High voltage stable solid-state lithium battery based on the nano-conductor imbedded flexible hybrid solid electrolyte with hyper-ion conductivity and thermal, mechanical, and adhesive stability

Abstract

Hybrid solid electrolyte (HSE) is a potential candidate in lithium secondary battery to replace the traditional liquid electrolyte with the superiority of solid state. We propose an optimal design for the high voltage stable solid-state lithium battery system by combining the HSE composed of poly(vinyl alcohol)-g-pyrrole-2-carboxylic acid (PVA-g-PCA) and pyrrole-2-carboxylic acid modified hydrotalcite (HTpca) nano-conductor and the Al2O3 coated LiCoO2 active material.

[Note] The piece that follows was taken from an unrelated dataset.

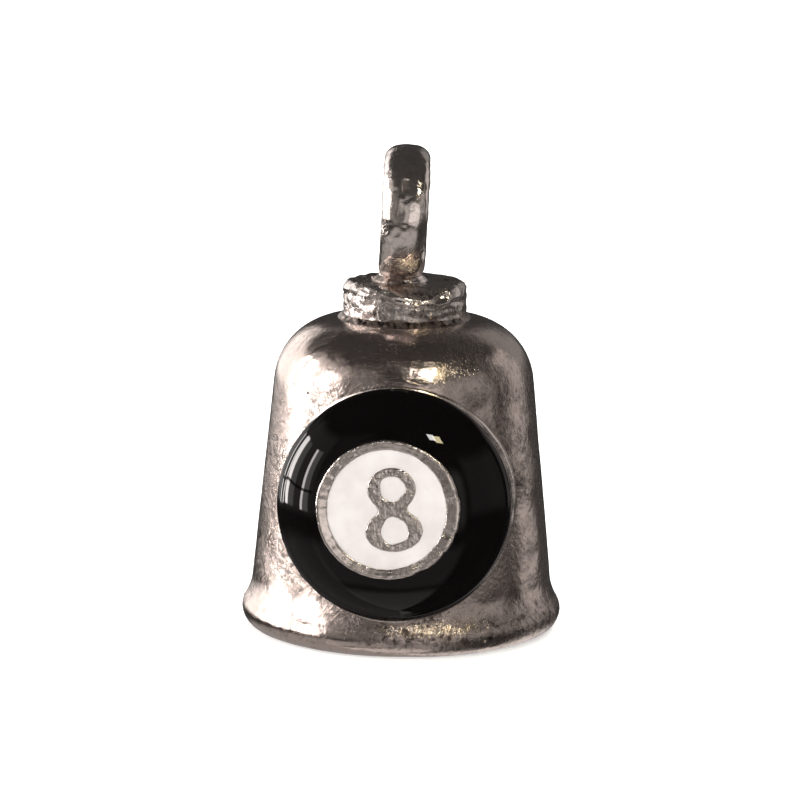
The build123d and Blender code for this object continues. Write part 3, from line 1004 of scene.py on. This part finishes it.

The flexible and non-flammable PVA-g-PCA-80IL-5HTpca HSE exhibits outstanding Li+ conductivity of 4.78 × 10−3 S cm−1 and Li+ transference number of 0.72 at room temperature in a wide electrochemical window up to 5.17 V vs Li+/Li, maintaining the long-term stability with Li metal over 500 cycles and low interfacial resistance of 42 Ω cm2 with cathode prepared by PVA-g-PCA-60IL-5HTpca. Utilized as a conductive binder, PVA-g-PCA-60IL-5HTpca HSE ensures the dense packing and uniform distribution of LiCoO2 particles and the excellent adhesion strength with the current collector (>24 MPa). Assembled with the Al2O3 coated LiCoO2 active material, the solid-state lithium batteries display the specific capacity of 188.7 mAh g−1 and the long-term cycling stability over 200 cycles at 4.5 V and 60 °C.